◆ **Given problem**: Review the material line by line. Identify and copy every line that contains the string "parts".

◆ **Extracted information**:

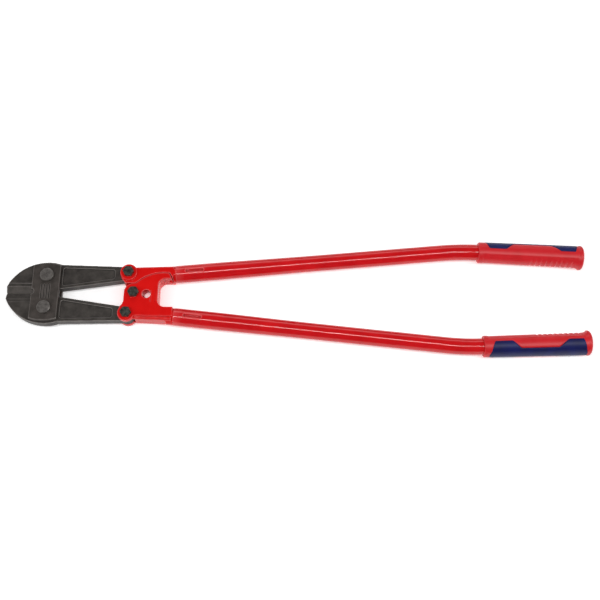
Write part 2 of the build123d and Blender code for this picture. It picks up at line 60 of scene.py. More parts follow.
# Pointiness is 0.5 on a flat face: above it edges are painted paler (a painted highlight, and rubbing on
# steel), and below it crevices get painted shade.
RUB_AND_HIGHLIGHT_BAND = (0.506, 0.535)
CREVICE_SHADE_BAND = (0.496, 0.468)


class Side(Enum):
    """The two handles and jaws: the upper lies on +Y, the lower is the same pieces turned over."""

    UPPER = "upper"
    LOWER = "lower"

    @property
    def sign(self) -> int:
        """+1 for the upper side and -1 for the lower."""
        return 1 if self is Side.UPPER else -1


# --- Small helpers -----------------------------------------------------------------
def linear(hex_colour: str) -> tuple[float, float, float, float]:
    """Turn an sRGB hex colour to linear light.

    Args:
        hex_colour: Six hex digits, with or without a leading #.

    Returns:
        Linear red, green, blue and an alpha of 1.
    """
    digits = hex_colour.lstrip("#")
    channels = [int(digits[i:i + 2], 16) / 255 for i in (0, 2, 4)]
    curved = [c / 12.92 if c <= 0.04045 else ((c + 0.055) / 1.055) ** 2.4 for c in channels]
    return (curved[0], curved[1], curved[2], 1.0)


def per_metre(size_mm: float) -> float:
    """The scale that gives a noise pattern features of a real size in millimetres."""
    return 1000.0 / size_mm


def smooth_step(value: float, low: float, high: float) -> float:
    """Rise smoothly from 0 at low to 1 at high; the order of the two sets the direction.

    Args:
        value: Where to read the step.
        low: Where the step is 0.
        high: Where the step is 1.

    Returns:
        The step's height, from 0 to 1.
    """
    share = min(1.0, max(0.0, (value - low) / (high - low)))
    return share * share * (3 - 2 * share)


def add_node(tree: bpy.types.NodeTree, kind: str, inputs: dict | None = None,
             **settings: object) -> bpy.types.Node:
    """Add one shader node with its settings and links.

    Args:
        tree: The node tree to add to.
        kind: The node's type name.
        inputs: Input name or index, to a value or to another node's output socket.
        **settings: Properties of the node itself.

    Returns:
        The new node.
    """
    node = tree.nodes.new(kind)
    for key, value in settings.items():
        setattr(node, key, value)
    for key, value in (inputs or {}).items():
        if isinstance(value, bpy.types.NodeSocket):
            tree.links.new(value, node.inputs[key])
        else:
            node.inputs[key].default_value = value
    return node


# --- Finishes ----------------------------------------------------------------------
class Finish(ABC):
    """A surface finish: a named material with procedural nodes."""

    name: str
    slot: str

    def make(self) -> bpy.types.Material:
        """Make the Blender material, once.

        Returns:
            The material, with its nodes built.
        """
        found = bpy.data.materials.get(self.name)
        if found is not None:
            return found
        material = bpy.data.materials.new(self.name)
        material.use_nodes = True
        tree = material.node_tree
        tree.nodes.clear()
        place = add_node(tree, "ShaderNodeTexCoord")
        shader = self.shade(tree, place)
        add_node(tree, "ShaderNodeOutputMaterial", {"Surface": shader.outputs["BSDF"]})
        return material

    @abstractmethod
    def shade(self, tree: bpy.types.NodeTree, place: bpy.types.Node) -> bpy.types.Node:
        """Build the finish's nodes.

        Args:
            tree: The material's node tree.
            place: The texture coordinates to read the patterns from.

        Returns:
            The principled shader.
        """

    def mottle(self, tree: bpy.types.NodeTree, where: bpy.types.NodeSocket, size_mm: float,
               dark: str, light: str) -> bpy.types.NodeSocket:
        """Soft patches of two tones.

        Args:
            tree: The material's node tree.
            where: The texture coordinates.
            size_mm: The size of a patch.
            dark: Hex colour of the dark patches.
            light: Hex colour of the light ones.

        Returns:
            The colour socket.
        """
        patches = add_node(tree, "ShaderNodeTexNoise", {
            "Vector": where, "Scale": per_metre(size_mm), "Detail": 4.0, "Roughness": 0.6})
        share = add_node(tree, "ShaderNodeMapRange", {
            "Value": patches.outputs["Fac"], "From Min": 0.33, "From Max": 0.67})
        tones = add_node(tree, "ShaderNodeMix", {
            0: share.outputs["Result"], 6: linear(dark), 7: linear(light)}, data_type="RGBA")
        return tones.outputs[2]

    def rub_highlight_and_shade(self, tree: bpy.types.NodeTree, base: bpy.types.NodeSocket, edge: str, crevice: str,
             amount: float) -> bpy.types.NodeSocket:
        """Paint a highlight on raised edges (with rubbing, on steel) and paint shade into crevices.

        Args:
            tree: The material's node tree.
            base: The colour to start from.
            edge: Hex colour of an edge's painted highlight, with its rubbing on steel.
            crevice: Hex colour of the painted shade in a crevice.
            amount: How strongly the two show, from 0 to 1.

        Returns:
            The colour socket.
        """
        shape = add_node(tree, "ShaderNodeNewGeometry").outputs["Pointiness"]
        rub_and_highlight_mask = add_node(tree, "ShaderNodeMapRange", {
            "Value": shape, "From Min": RUB_AND_HIGHLIGHT_BAND[0], "From Max": RUB_AND_HIGHLIGHT_BAND[1], "To Max": amount})
        crevice_shade_mask = add_node(tree, "ShaderNodeMapRange", {
            "Value": shape, "From Min": CREVICE_SHADE_BAND[0], "From Max": CREVICE_SHADE_BAND[1], "To Max": amount})
        rubbed_and_highlit = add_node(tree, "ShaderNodeMix", {
            0: rub_and_highlight_mask.outputs["Result"], 6: base, 7: linear(edge)}, data_type="RGBA")
        crevice_shaded = add_node(tree, "ShaderNodeMix", {
            0: crevice_shade_mask.outputs["Result"], 6: rubbed_and_highlit.outputs[2], 7: linear(crevice)}, data_type="RGBA")
        return crevice_shaded.outputs[2]

    def dress(self, piece: bpy.types.Object) -> None:
        """Give a piece this finish alone.

        Args:
            piece: The piece to dress.
        """
        piece.data.materials.clear()
        piece.data.materials.append(self.make())


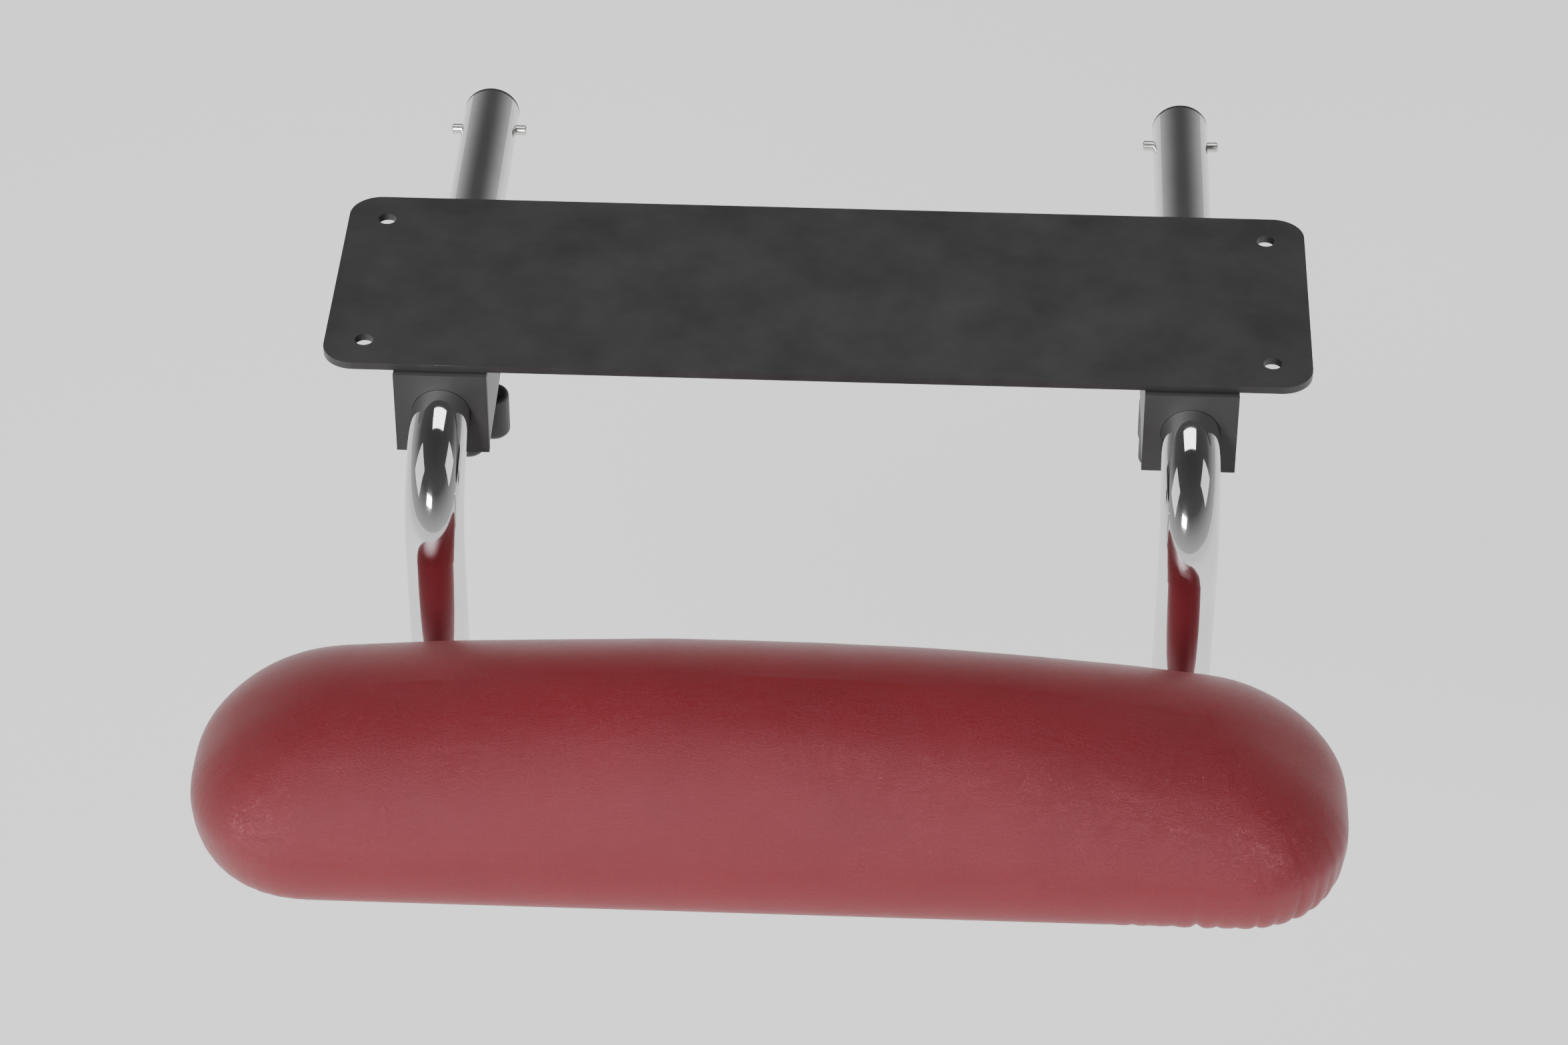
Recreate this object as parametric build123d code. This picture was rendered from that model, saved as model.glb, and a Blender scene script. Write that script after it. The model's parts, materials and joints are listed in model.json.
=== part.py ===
"""Hanging arm-rest bolster: a vinyl pad on two cranked tubes that slide in a receiver under a table.

Millimetres, +Z up. The origin is the centre of the receiver plate's top face, which bolts up
against the table. X runs along the pad, and -Y points outwards, away from the table.
"""

import os
from math import atan2, degrees

from build123d import *

# Pad, from the cover's underside to the top of its crown
pad_length = 422.0
pad_width = 106.0
pad_height = 70.0
pad_crown = 12.0
pad_corner_radius = 50.0
pad_edge_radius = 42.0
pad_bottom_radius = 8.0
pad_offset_x = -12.0
cover_thickness = 1.2
cover_turn_in = 25.0
board_thickness = 12.0
firm_foam_thickness = 15.0
lining_thickness = 0.6
lining_inset = 12.0

# Staples
staple_crown = 10.0
staple_wire = 1.0
staple_flat = 0.6
staple_leg = 8.0
cover_staple_inset = 21.0
cover_staple_pitch = 25.0
lining_staple_inset = 15.5
lining_staple_pitch = 40.0

# Arm tubes
tube_spacing = 280.0
tube_radius = 11.1
tube_wall = 1.6
tube_bend_radius = 35.0
tube_drop = 117.6
tube_to_pad_gap = 5.0
pad_to_upright = 22.0
tube_tip_inset = 38.5
bend_to_bush = 2.0
slide_travel = 75.0

# Tube plugs and stop pins
plug_insert = 8.0
plug_flange = 2.5
plug_press = 0.03
plug_rim_radius = 1.5
stop_pin_radius = 2.0
stop_pin_length = 30.0
stop_pin_to_end = 12.0
stop_pin_chamfer = 0.4
stop_clearance = 0.5

# Pad screws, tee nuts and saddles
screw_offsets_y = (-2.0, 18.0)
screw_radius = 3.0
screw_length = 40.0
screw_head_radius = 6.0
screw_head_height = 4.0
screw_head_rounding = 2.4
screw_drive_across = 4.0
screw_clearance = 0.2
tee_flange_radius = 9.5
tee_flange_thickness = 1.5
tee_barrel_radius = 3.9
tee_barrel_length = 8.5
saddle_radius = 9.0
saddle_wrap = 3.0
saddle_clearance = 0.5

# Receiver
plate_length = 370.0
plate_depth = 110.0
plate_thickness = 3.0
plate_corner_radius = 12.0
bolt_spacing_x = 340.0
bolt_spacing_y = 80.0
bolt_hole_radius = 3.5
socket_size = 35.0
socket_wall = 2.0
socket_corner_radius = 3.0
bush_insert = 22.0
bush_flange = 3.0
running_fit = 0.08
fastener_fit = 0.05

# Clamps
clamp_radius = 4.0
nut_across_flats = 13.0
nut_height = 6.5
bolt_head_height = 5.3
shoe_radius = 7.0
shoe_thickness = 2.6
shoe_gap = 0.3
shoe_socket_radius = 2.5
shoe_socket_depth = 1.4
wall_hole_radius = 4.25
knob_radius = 19.0
knob_height = 20.0
knob_web = 11.0
knob_lobes = 5
knob_lobe_radius = 6.5
knob_edge_radius = 2.5
knob_below_socket = 14.0
cap_radius = 8.5
cap_thickness = 2.0

# Places worked out from the sizes above
upper_run_z = -plate_thickness - socket_size / 2
lower_run_z = upper_run_z - tube_drop
socket_bottom_z = -plate_thickness - socket_size
bush_face_y = plate_depth / 2 + bush_flange
upright_y = -bush_face_y - bend_to_bush - tube_bend_radius
stop_pin_y = bush_face_y + slide_travel + stop_clearance + stop_pin_radius
tube_rear_y = stop_pin_y + stop_pin_to_end
pad_y = upright_y - pad_to_upright - pad_width / 2
tube_tip_y = pad_y - pad_width / 2 + tube_tip_inset
pad_base_z = lower_run_z + tube_radius + tube_to_pad_gap
board_top_z = cover_thickness + board_thickness
shoe_top_z = upper_run_z - tube_radius - shoe_gap
shoe_bottom_z = shoe_top_z - shoe_thickness
knob_top_z = socket_bottom_z - knob_below_socket
knob_bottom_z = knob_top_z - knob_height
sides = {"left": -tube_spacing / 2, "right": tube_spacing / 2}
screw_spots = [(x, pad_y + y) for x in sides.values() for y in screw_offsets_y]


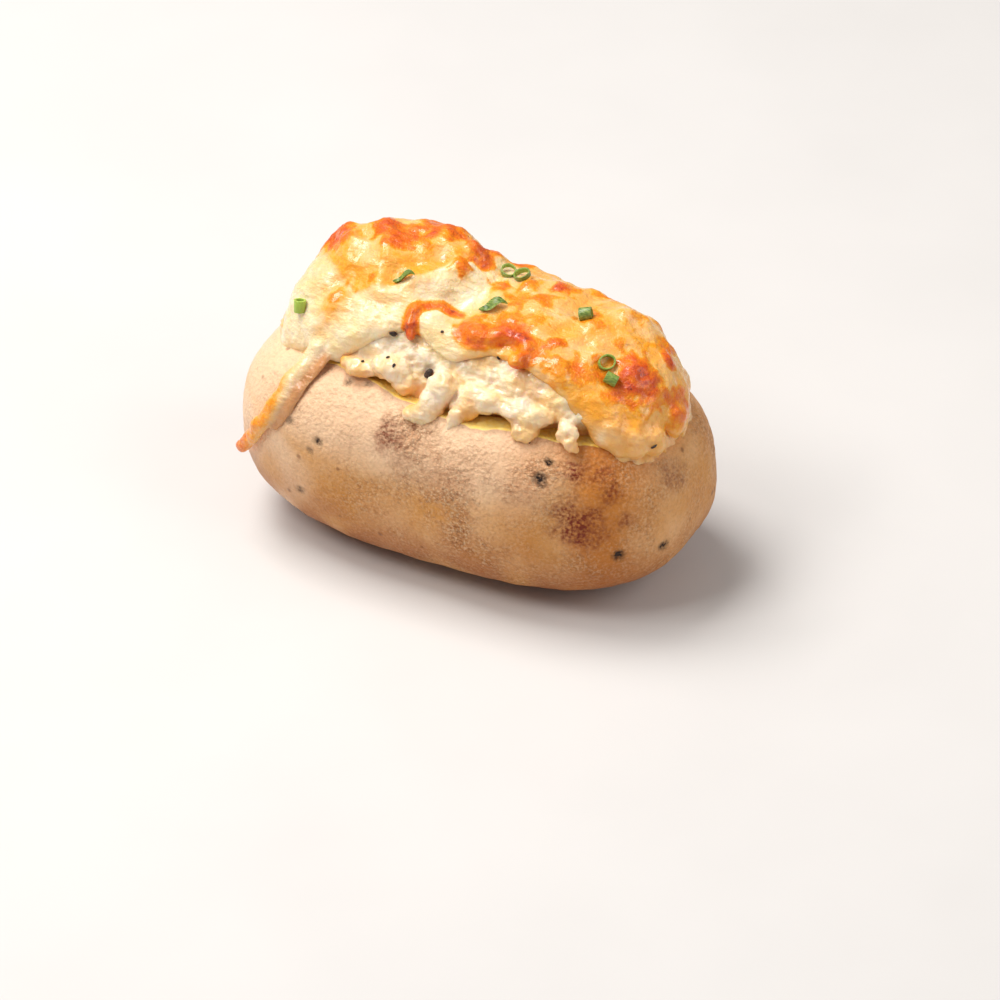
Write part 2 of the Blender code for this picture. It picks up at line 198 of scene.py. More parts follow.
def smooth_step(low: float, high: float, value: np.ndarray) -> np.ndarray:
    """0 at low, 1 at high, and a smooth change between them."""
    share = np.clip((value - low) / (high - low), 0.0, 1.0)
    return share * share * (3.0 - 2.0 * share)


def lumps(points: np.ndarray, size: float, seed: float) -> np.ndarray:
    """Soft lumps of about one size.

    Args:
        points: Places, one a row.
        size: The lumps' size.
        seed: A shift along Z that gives other lumps.

    Returns:
        A value from -1 to 1 for each point.
    """
    scaled = points / size
    scaled[:, 2] += seed
    return np.array([noise.noise(Vector(row)) for row in scaled])


def rough(points: np.ndarray, *layers: Point) -> np.ndarray:
    """Layers of lumps added up, each given as its height, size and seed."""
    return sum(height * lumps(points, size, seed) for height, size, seed in layers)


def cloud(points: np.ndarray, size: float, seed: float, low: float, high: float) -> np.ndarray:
    """Soft patches: 0 where the lumps are below low and 1 where they are above high."""
    return smooth_step(low, high, lumps(points, size, seed))


def folds(points: np.ndarray, size: float, seed: float) -> np.ndarray:
    """Sharp-crested folds of about one size, highest at 1 on a crest."""
    return 1.0 - np.abs(lumps(points, size, seed)) * 2.0


def in_plan(x: np.ndarray, y: np.ndarray) -> np.ndarray:
    """Places in plan as points at height 0."""
    return np.column_stack([x, y, np.zeros(len(x))])


def skin_points(ways: np.ndarray) -> np.ndarray:
    """Points of the uncut potato's skin.

    Args:
        ways: Directions from the potato's middle.

    Returns:
        The point in each direction.
    """
    size = np.abs(ways)
    across = (
        (size[:, 0] / (POTATO_LENGTH / 2)) ** PLAN_POWER
        + (size[:, 1] / (POTATO_WIDTH / 2)) ** PLAN_POWER
    ) ** (SIDE_POWER / PLAN_POWER)
    upright = (size[:, 2] / (POTATO_DEPTH / 2)) ** SIDE_POWER
    reach = (across + upright) ** (-1.0 / SIDE_POWER)
    points = ways * reach[:, None] + (0.0, 0.0, MIDDLE_Z)
    for centre, height, spread in SWELLINGS:
        far = np.linalg.norm(points - centre, axis=1) / spread
        points += ways * (height * np.exp(-far * far))[:, None]
    points[:, 2] = np.maximum(points[:, 2], 0.0)
    return points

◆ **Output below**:
Write part 2 of the build123d and Blender code for this picture. It picks up at line 60 of scene.py. More parts follow.
Recreate this object as parametric build123d code. This picture was rendered from that model, saved as model.glb, and a Blender scene script. Write that script after it. The model's parts, materials and joints are listed in model.json.
Write part 2 of the Blender code for this picture. It picks up at line 198 of scene.py. More parts follow.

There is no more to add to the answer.